Justin Brashares noticed it first in 2013, when he was studying olive baboons in Ghana: during times that humans were around, the primates stayed up long past their normal bedtimes. It seemed the creatures had learned that by staying up late, they could avoid being chased down, harassed or even killed. Not only that, but they could get revenge by orchestrating heists on their day-walking evolutionary cousins.
“They become nocturnal not just to avoid people, but to raid crops and prey on livestock,” says Brashares, a professor of ecology and conservation at the University of California at Berkeley.
Brashares studies the wide-ranging impacts humans have on wildlife and ecosystems. Some of his colleagues had noticed similar patterns: grizzly bears in Canada were becoming more active at night in response to hikers, while leopards and tigers in Nepal were doing the same in response to increased human foraging and firewood collection in their habitat during the day. Recently, camera traps in Africa have also revealed antelopes appearing more often at night near human settlements and hunters, he says.
In a recent study published in the journal Science, Brashares and his coauthors reviewed 76 studies covering 62 different mammal species. Kaitlyn Gaynor, a PhD student at Berkeley and the lead author of the research, says that the researchers rounded up data from published tables and charts recording animal activity for full 24-hour periods using methods like camera traps, live monitoring or radio collars, both in areas of high and low human disturbance.
They found that, on average, the species analyzed had been slowly switching over to a more nocturnal schedule in response to human disturbance. Specifically, they were 1.36 times more active during the night, compared to their counterparts who lived in areas with low to no human disturbance.
“We found a strong response by all species,” Gaynor says. “Even apex predators that typically don’t have to fear anything were showing a strong avoidance of people.”
These changes can cascade through an ecosystem. Since animals which have evolved to hunt in the daytime may see diminishing returns when the lights are out, shifting their schedules can result in reduced fitness, reproduction levels and even survival rates. What that showed researchers was that “our presence can have an effect on wildlife—even if it is not immediately quantifiable,” says Gaynor.
Ana Benítez-López, a post-doctoral researcher at Radboud University in the Netherlands who published commentary on the recent study in the same issue of Science, says that the research adds what we knew about animals avoiding human disturbance completely.
Her own research has found that, on weekends in Spain, birds like little bustards and pin-tailed sandgrouse change their behavior in response to more people flocking to the countryside. While humans are hiking, hunting, mushroom-picking or dirt-biking, the birds get busier, forming larger, more defensive flocks and spending being vigilant. For the birds, this means less time on mating displays, building nests, feeding chicks or foraging for food.
“That, in the end, has consequences for survival or for reproduction rates,” Benítez-López says.
Gaynor’s study helps fill in another part of the picture of how humans disturb wildlife and ecosystems. The researchers only studied medium- and large-sized mammals, but she says she wouldn’t be surprised if the smaller prey species might see human disturbance as a safe haven since it keeps other predators away. “We call this a ‘human shield,’” she says.
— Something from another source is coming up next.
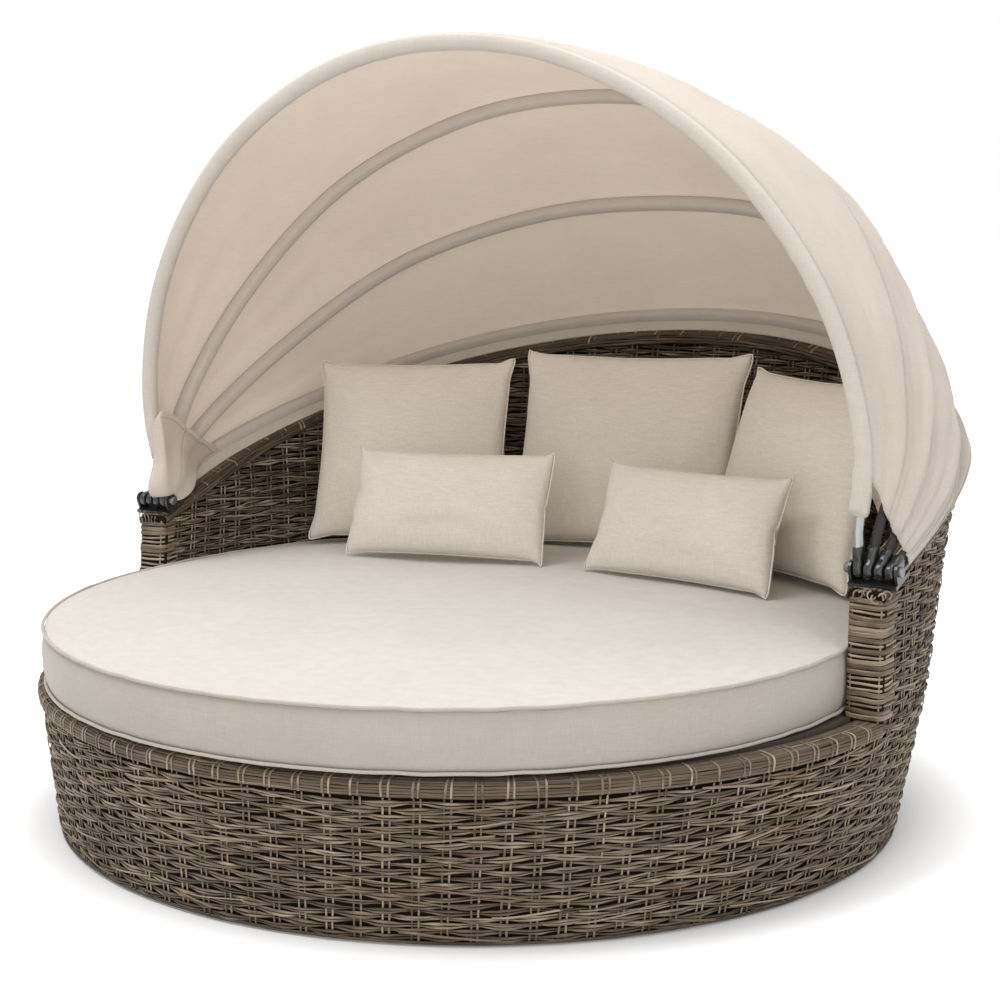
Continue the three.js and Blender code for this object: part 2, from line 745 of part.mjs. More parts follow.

Gaynor and her coauthors were surprised how commonly mammals switched over to nocturnal lifestyles, regardless of habitat type or intensity of human disturbance. According to their findings, there was almost no variation in intensity between the nocturnality effect caused by things like hunting, agriculture, intense urban development or hiking in the forest.
Justin Suraci, an ecologist at the University of California at Santa Cruz, has studied the effects of fear of humans on cougars and wasn’t involved in the latest research. He says this study reveals that there is a mismatch between what humans perceive to be a risk to wildlife, and what animals themselves perceive to be a risk. “We often consider recreation and especially non-motorized recreation like hunting and mountain biking as totally benign activities, but this shows that is not the case,” he says.
The finding has huge implications for conservation practices, says Suraci. He agrees with the authors of the paper when they say that we should be thinking not only of where humans are allowed access to protected wildlife areas—but also when. For example, if an endangered species tends to forage in a national park in the early morning hours and the evening—a common time for creatures like bears or deer—it might help to open the park only during midday.
On the plus side, Gaynor says the study does suggest that many animals are finding ways to adapt to human presence and ultimately, coexist. “You may also see natural selection happening, where animals are developing traits that allow them to be more successful around people,” she says.
But not all species are capable of switching their habits so easily, stress both Gaynor and Benítez-López. Reptiles, for instance, are particularly dependent on sunlight for energy. And a number of other species may not be able to cope with a night owl’s lifestyle. “We will probably have a few winners and lots of losers,” Benitez says. What’s clear is that, as humans continue to expand their impact, we are bound to reshape ecosystems in unexpected ways.